Propaganda in Democracies and Technological States

Democracy does not exempt societies from propaganda. In fact, technological democracies require it. The complexity of modern governance, the scale of participation, and the volatility of mass opinion make propaganda essential for cohesion. It does not merely persuade; it manages expectations, modulates perception, and coordinates civic behavior. Ellul warns that democratic propaganda differs in method, not in purpose or effect. It uses techniques of transparency, participation, and rational appeal, yet these too serve the consolidation of power and the reduction of dissent.

The Irreversibility of the Propaganda Process

Propaganda, once launched at scale, cannot be undone through mere exposure or rebuttal. Its effects are cumulative and structural. It reorganizes habits of thought, reshapes memory, and conditions emotional response. Even if the message changes, the medium remains. Even if the content is revealed as false, the framework of interpretation persists. Ellul emphasizes the deep transformation individuals undergo through prolonged exposure. The propagandized subject is not simply misinformed—they become a different kind of subject altogether, responsive to a different logic.

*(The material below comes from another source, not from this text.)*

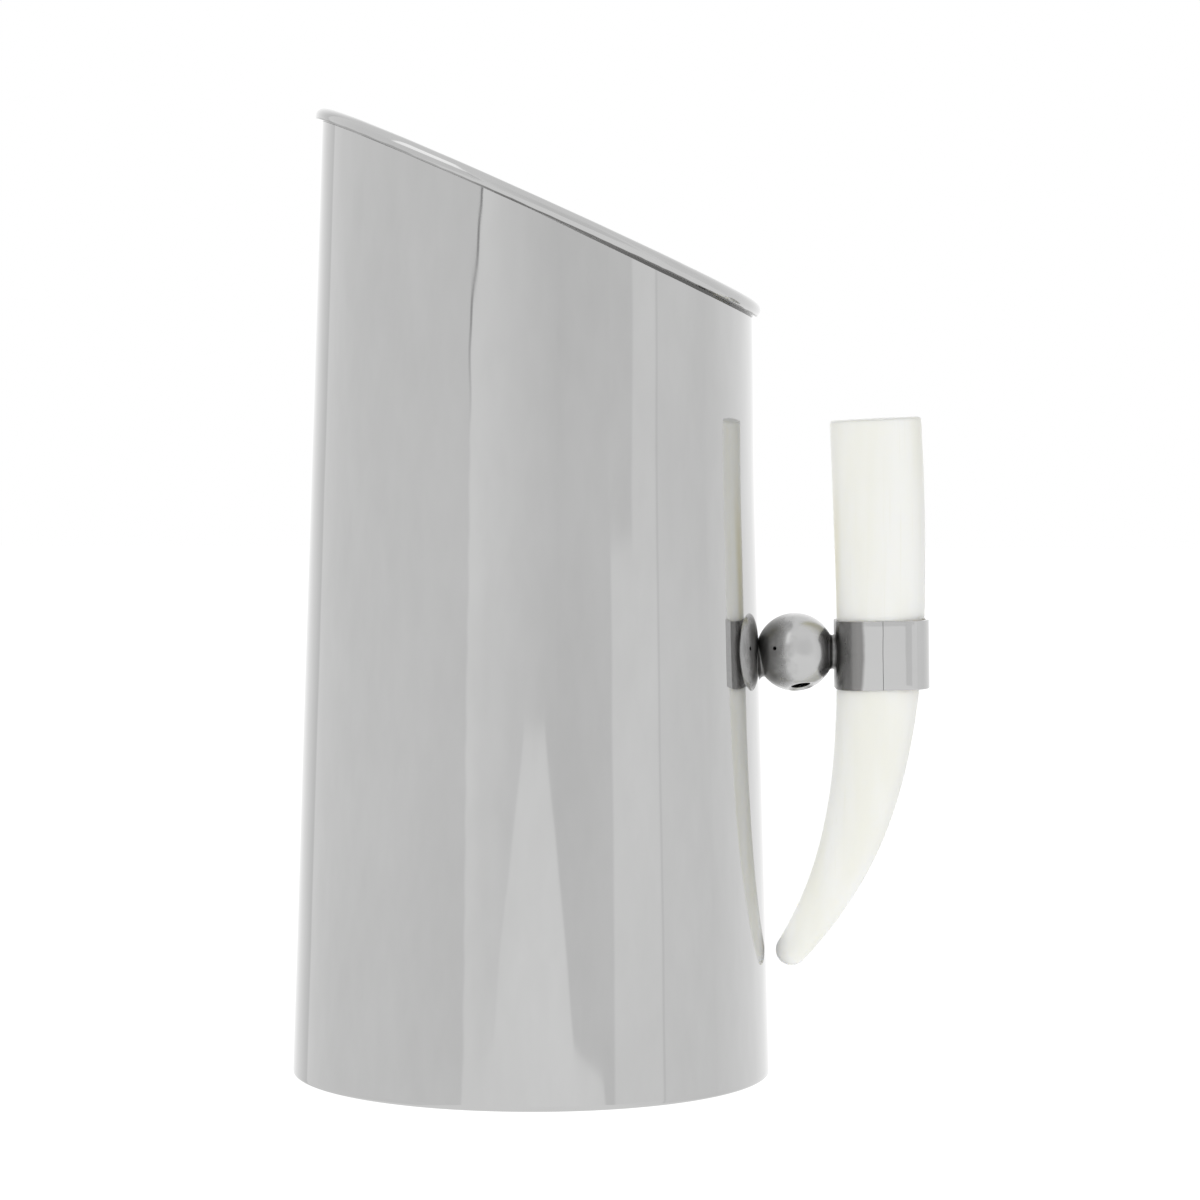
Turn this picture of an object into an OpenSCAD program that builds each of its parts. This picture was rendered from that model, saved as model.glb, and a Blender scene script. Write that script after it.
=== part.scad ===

Conclusion: Awareness as the First Defense

Ellul concludes by resisting both fatalism and optimism. Propaganda is a permanent feature of technological civilization. Its power lies not only in manipulation but in its structural congruence with mass society. To resist it, individuals must recognize its scope, mechanics, and functions. They must refuse the illusions of spontaneous opinion and confront the sources of their beliefs. True awareness begins not in opposing propaganda's content but in grasping its form. Only by understanding the necessity that drives propaganda can one regain the capacity for freedom within it.